I disagree (speaking as a structural engineer). You don’t balance safety, you design with the appropriate factors so that you can demostrate that the design is safe when properly built. You do so while keeping things as cost effective as you can, but you never willingly sacrifice safety for economics. The issue seems to be in construction and it seems that either the specs were too loosely written or there was not adequate construction inspection.

This is

But I’m having a bit of trouble following your descriptions. Logan Airport is to the right, and the “big bridge with all the cables” sounds like the Zakim Bridge, which is over the Charles River at the top left. The Ted Williams Tunnel (which is part of the Big Dig) and the Sumner and Callahan Tunnels (which have been around for decades) are the main routes to and from Logan, and have tolls (coming inbound to the city only). The main north-south part of the Dig (including the Zakim Bridge) is Interstate 93, and is free.

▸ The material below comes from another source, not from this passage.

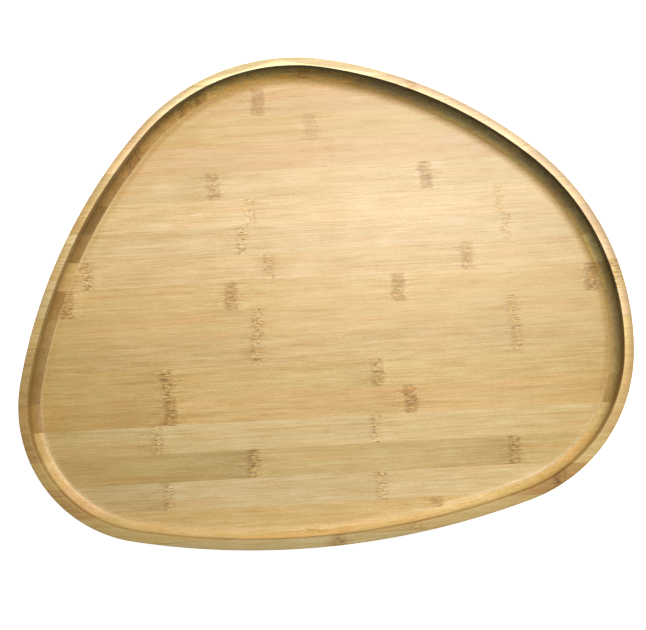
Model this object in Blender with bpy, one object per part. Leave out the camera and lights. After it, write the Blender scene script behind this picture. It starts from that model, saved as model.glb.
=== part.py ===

Seeing as I am confusing everyone I’ll actually call the crazy bastard up tonight and get the names and numbers of the highways we take in order to avoid said offending toll-geez, I hope you realise I’m not lying about being from there!!

Yeah, but if they’re going across the Zakim Bridge then they’re clearly going North, and are in a good position to avoid paying any tolls at all by avoiding the tunnels.

If you’re in town trying to negotiate the Big Dig, it means that you can ride the Bridge for free when you’re in town.

I’m working backward from the fact that the panels fell and killed someone, and that a lot of the other panel supports, on inspection, have been found to be dangerous. As a structural engineer, would you want that on your resume, even if you could correctly argue that the implementation was at fault? Wouldn’t you toss and turn at night thinking of other ways you could have designed it – say, with smaller, lighter panels, or an entirely different way of holding them up?

In fact, there were engineers on the project who wondered just that. Too bad they were a little bit late to the dance.